Set exercise
Repeat the material exactly, leaving nothing out.

The records
start

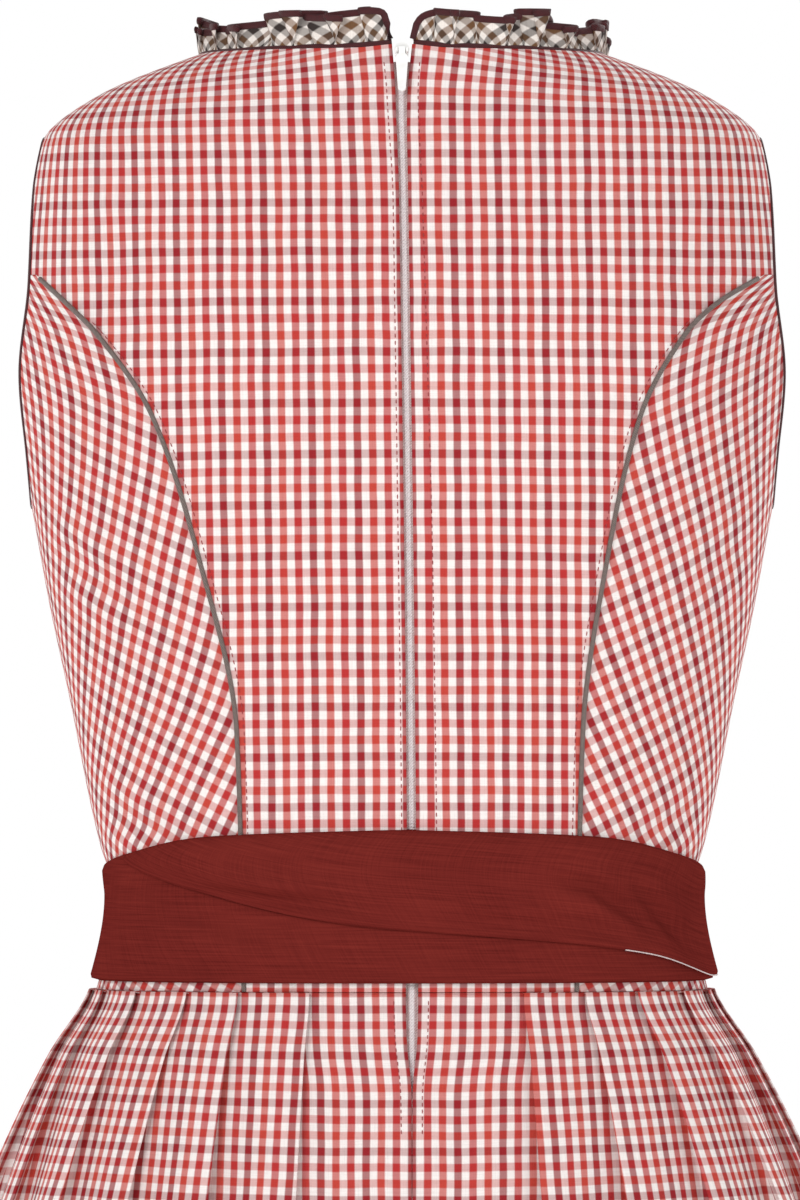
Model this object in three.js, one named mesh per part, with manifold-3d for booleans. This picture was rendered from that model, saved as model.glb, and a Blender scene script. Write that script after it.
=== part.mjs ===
// Sleeveless dirndl dress in its worn, hollow shape: a princess-seamed bodice with piping, a knife-pleated
// skirt, a wound sash, a ruffled neck and a centre-back zip whose pull tab swings.
// Millimetres, +Z up. The front faces -Y and the wearer's left is +X. Heights in the tables are measured
// from the waist seam, and the whole dress hangs below the origin, which lies between the shoulders.

import * as THREE from 'three';
import { mergeVertices } from 'three/addons/utils/BufferGeometryUtils.js';
import Module from 'manifold-3d';

// ---- driving sizes ----
const waistDrop = 380;          // origin down to the waist seam
const skirtLength = 570;
const bodiceWall = 1.5;
const skirtWall = 1.6;
const seamGap = 0.3;            // between neighbouring pieces
const roundness = 2.4;          // exponent of the level sections: 2 is an ellipse
const zipDepth = 1.8;           // the coil lies this far behind the cloth face
const bindingWidth = 2.2;
const pipingWidth = 2.3;
const ruffleHeight = 10.6;
const edgingHeight = 3;
const ruffleSwing = 2.8;        // how far the ruffle's top waves off its foot
const rufflePitch = 18;
const pipingHeight = 1.5;
const pleatDrift = 75;          // drop over which the pleats spread from their places at the waist
const sashWall = 1.2;
const sashLift = 2.9;           // inside of the sash, off the bodice
const zipHead = 398;            // heights above the waist seam
const zipFoot = -44;
const tapeWidth = 12;
const sliderHeight = 397.5;
const tabLength = 13.4;
const tabWall = 1.2;
const fullTurn = 2 * Math.PI;
const quarterTurn = Math.PI / 2;

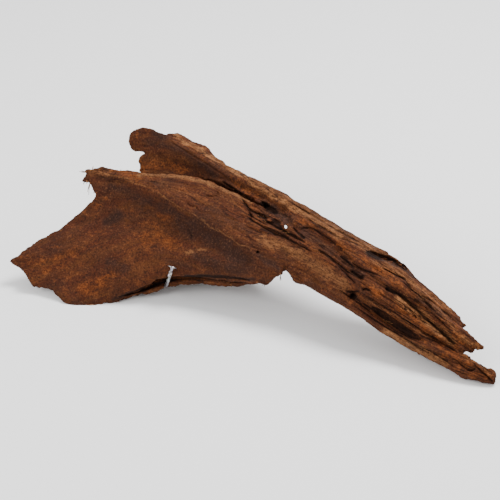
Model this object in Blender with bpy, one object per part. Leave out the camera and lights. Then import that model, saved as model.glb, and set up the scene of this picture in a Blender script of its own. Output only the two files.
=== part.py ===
"""A piece of driftwood: the flare of a root, whose shaft splinters at one end and fans into
thin wings at the other, and the galvanised nail that is driven into one of the wings.

The wood lies on three worn feet. Its curves are laid out as a viewer sees them who looks down
on it from in front: (across, down, near), in millimetres, in a square window round the piece,
with near growing towards the viewer. place() turns such points into the part's own frame.
"""

import math

import bmesh
import bpy
import numpy as np
from mathutils import Vector, noise

MM = 0.001
WINDOW = 500.0  # side of the window that the curves are laid out in
EYE_DISTANCE = 1875.0  # from the window's middle to the viewer
LOOK_DOWN = math.radians(30.0)
TURN = math.radians(22.0)  # turns the long axis onto +X
FLOOR_UP = -58.3  # the floor under the window's middle
MIDDLE = (17.0, 19.5)  # where the piece's box is centred, before it is moved over the origin

VOXEL = 1.9 * MM
WOOD_TRIANGLES = 11300


def place(points):
    """Points of the viewer's window, as they lie in the part's frame."""
    p = np.atleast_2d(np.asarray(points, float))
    near = p[:, 2]
    shrink = 1 - near / EYE_DISTANCE
    across = (p[:, 0] - WINDOW / 2) * shrink
    up = (WINDOW / 2 - p[:, 1]) * shrink
    back = up * math.sin(LOOK_DOWN) - near * math.cos(LOOK_DOWN)
    height = up * math.cos(LOOK_DOWN) + near * math.sin(LOOK_DOWN) - FLOOR_UP
    x = across * math.cos(TURN) - back * math.sin(TURN) - MIDDLE[0]
    y = across * math.sin(TURN) + back * math.cos(TURN) - MIDDLE[1]
    return np.stack([x, y, height], axis=1) * MM


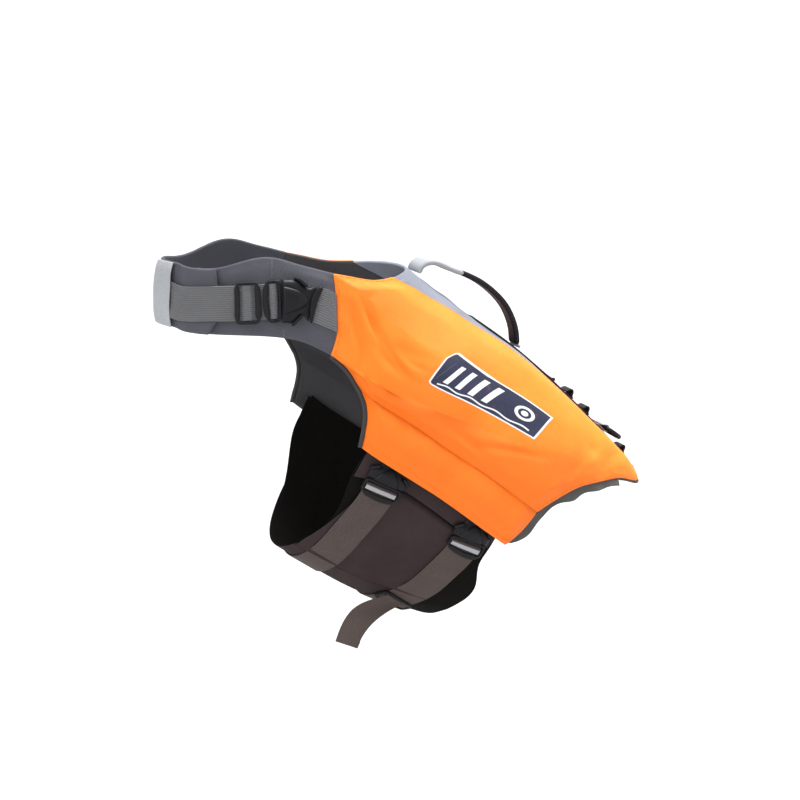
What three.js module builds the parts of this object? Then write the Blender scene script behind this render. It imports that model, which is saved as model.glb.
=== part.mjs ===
import * as THREE from 'three';

// Dog life jacket, fastened as worn, in millimetres.
// The neck end points to -X, the tail end to +X, the left side to -Y, and +Z is up.
// The origin is the withers, where the lining rests on the top of the back.

// Cloth and webbing
const SEAM_GAP = 0.4;
const LAY_GAP = 0.4;
const LINING_LIFT = 0.3;
const FOAM_PANEL = 12;
const PANEL_EDGE = 5;
const PANEL_EASE = 26;
const COLLAR_PAD = 6;
const COLLAR_EDGE = 4;
const SPINE_CLOTH = 3.4;
const BINDING_WIDTH = 3.6;
const BINDING_ROLL = 0.8;
const FACING_CLOTH = 2.2;
const BAND_CLOTH = 1;
const FLAP_CLOTH = 1.5;
const WEBBING = 1.5;
const WEBBING_WIDTH = 38;
const TAB_WEBBING_WIDTH = 25;
const LOOP_WIDTH = 20;

// Lifts over the body of what lies on the collar and on the belly
const COLLAR_TOP_LIFT = LINING_LIFT + COLLAR_PAD;
const BAND_TOP_LIFT = LINING_LIFT + BAND_CLOTH;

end

Answer to this problem
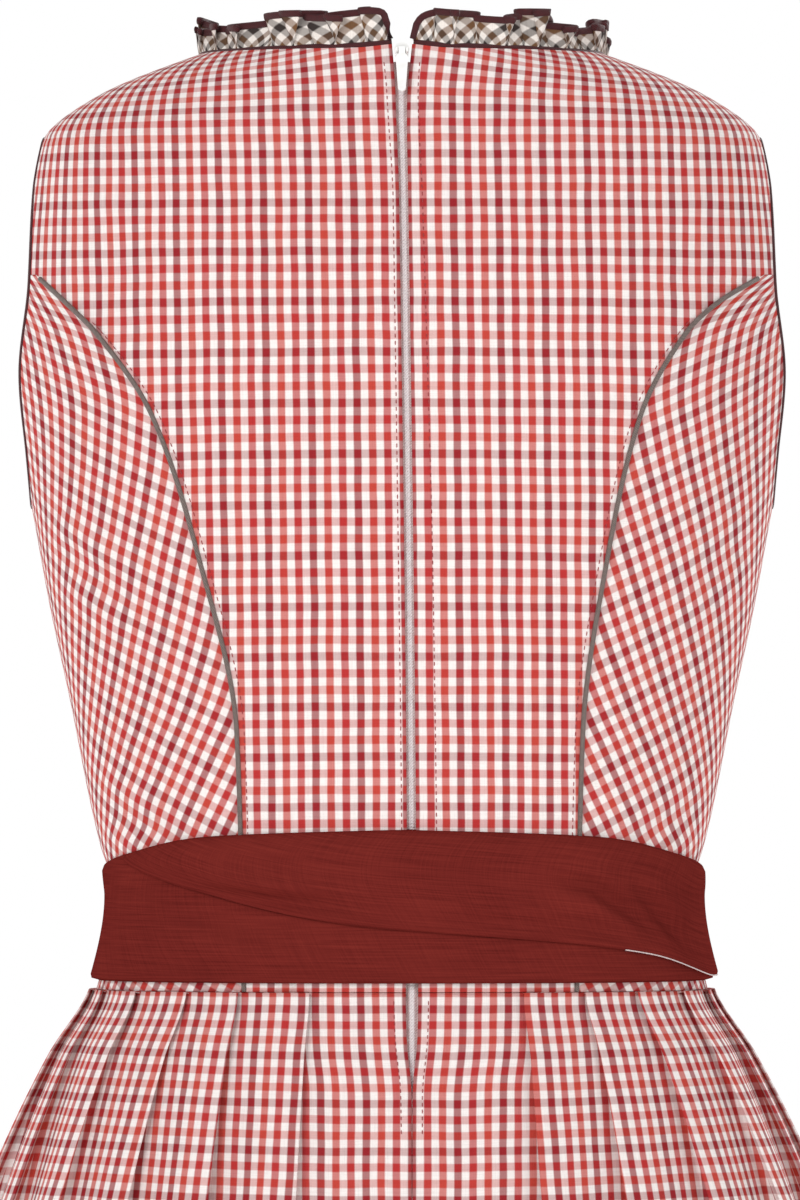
Model this object in three.js, one named mesh per part, with manifold-3d for booleans. This picture was rendered from that model, saved as model.glb, and a Blender scene script. Write that script after it.
=== part.mjs ===
// Sleeveless dirndl dress in its worn, hollow shape: a princess-seamed bodice with piping, a knife-pleated
// skirt, a wound sash, a ruffled neck and a centre-back zip whose pull tab swings.
// Millimetres, +Z up. The front faces -Y and the wearer's left is +X. Heights in the tables are measured
// from the waist seam, and the whole dress hangs below the origin, which lies between the shoulders.

import * as THREE from 'three';
import { mergeVertices } from 'three/addons/utils/BufferGeometryUtils.js';
import Module from 'manifold-3d';

// ---- driving sizes ----
const waistDrop = 380;          // origin down to the waist seam
const skirtLength = 570;
const bodiceWall = 1.5;
const skirtWall = 1.6;
const seamGap = 0.3;            // between neighbouring pieces
const roundness = 2.4;          // exponent of the level sections: 2 is an ellipse
const zipDepth = 1.8;           // the coil lies this far behind the cloth face
const bindingWidth = 2.2;
const pipingWidth = 2.3;
const ruffleHeight = 10.6;
const edgingHeight = 3;
const ruffleSwing = 2.8;        // how far the ruffle's top waves off its foot
const rufflePitch = 18;
const pipingHeight = 1.5;
const pleatDrift = 75;          // drop over which the pleats spread from their places at the waist
const sashWall = 1.2;
const sashLift = 2.9;           // inside of the sash, off the bodice
const zipHead = 398;            // heights above the waist seam
const zipFoot = -44;
const tapeWidth = 12;
const sliderHeight = 397.5;
const tabLength = 13.4;
const tabWall = 1.2;
const fullTurn = 2 * Math.PI;
const quarterTurn = Math.PI / 2;

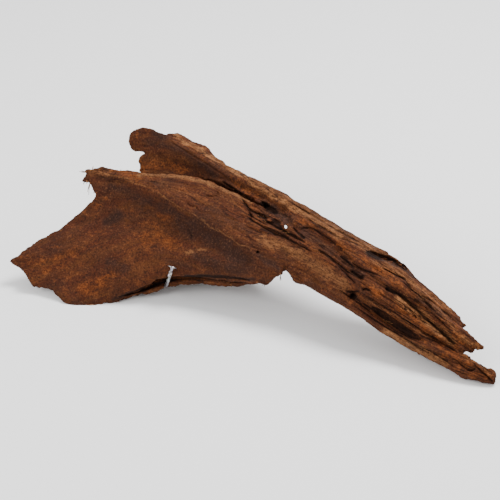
Model this object in Blender with bpy, one object per part. Leave out the camera and lights. Then import that model, saved as model.glb, and set up the scene of this picture in a Blender script of its own. Output only the two files.
=== part.py ===
"""A piece of driftwood: the flare of a root, whose shaft splinters at one end and fans into
thin wings at the other, and the galvanised nail that is driven into one of the wings.

The wood lies on three worn feet. Its curves are laid out as a viewer sees them who looks down
on it from in front: (across, down, near), in millimetres, in a square window round the piece,
with near growing towards the viewer. place() turns such points into the part's own frame.
"""

import math

import bmesh
import bpy
import numpy as np
from mathutils import Vector, noise

MM = 0.001
WINDOW = 500.0  # side of the window that the curves are laid out in
EYE_DISTANCE = 1875.0  # from the window's middle to the viewer
LOOK_DOWN = math.radians(30.0)
TURN = math.radians(22.0)  # turns the long axis onto +X
FLOOR_UP = -58.3  # the floor under the window's middle
MIDDLE = (17.0, 19.5)  # where the piece's box is centred, before it is moved over the origin

VOXEL = 1.9 * MM
WOOD_TRIANGLES = 11300


def place(points):
    """Points of the viewer's window, as they lie in the part's frame."""
    p = np.atleast_2d(np.asarray(points, float))
    near = p[:, 2]
    shrink = 1 - near / EYE_DISTANCE
    across = (p[:, 0] - WINDOW / 2) * shrink
    up = (WINDOW / 2 - p[:, 1]) * shrink
    back = up * math.sin(LOOK_DOWN) - near * math.cos(LOOK_DOWN)
    height = up * math.cos(LOOK_DOWN) + near * math.sin(LOOK_DOWN) - FLOOR_UP
    x = across * math.cos(TURN) - back * math.sin(TURN) - MIDDLE[0]
    y = across * math.sin(TURN) + back * math.cos(TURN) - MIDDLE[1]
    return np.stack([x, y, height], axis=1) * MM


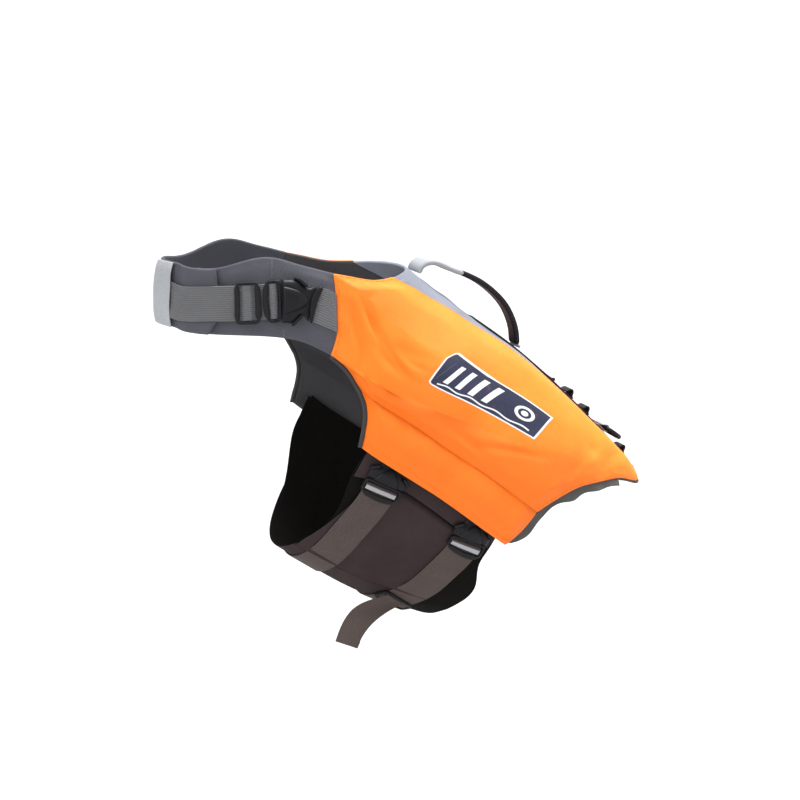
What three.js module builds the parts of this object? Then write the Blender scene script behind this render. It imports that model, which is saved as model.glb.
=== part.mjs ===
import * as THREE from 'three';

// Dog life jacket, fastened as worn, in millimetres.
// The neck end points to -X, the tail end to +X, the left side to -Y, and +Z is up.
// The origin is the withers, where the lining rests on the top of the back.

// Cloth and webbing
const SEAM_GAP = 0.4;
const LAY_GAP = 0.4;
const LINING_LIFT = 0.3;
const FOAM_PANEL = 12;
const PANEL_EDGE = 5;
const PANEL_EASE = 26;
const COLLAR_PAD = 6;
const COLLAR_EDGE = 4;
const SPINE_CLOTH = 3.4;
const BINDING_WIDTH = 3.6;
const BINDING_ROLL = 0.8;
const FACING_CLOTH = 2.2;
const BAND_CLOTH = 1;
const FLAP_CLOTH = 1.5;
const WEBBING = 1.5;
const WEBBING_WIDTH = 38;
const TAB_WEBBING_WIDTH = 25;
const LOOP_WIDTH = 20;

// Lifts over the body of what lies on the collar and on the belly
const COLLAR_TOP_LIFT = LINING_LIFT + COLLAR_PAD;
const BAND_TOP_LIFT = LINING_LIFT + BAND_CLOTH;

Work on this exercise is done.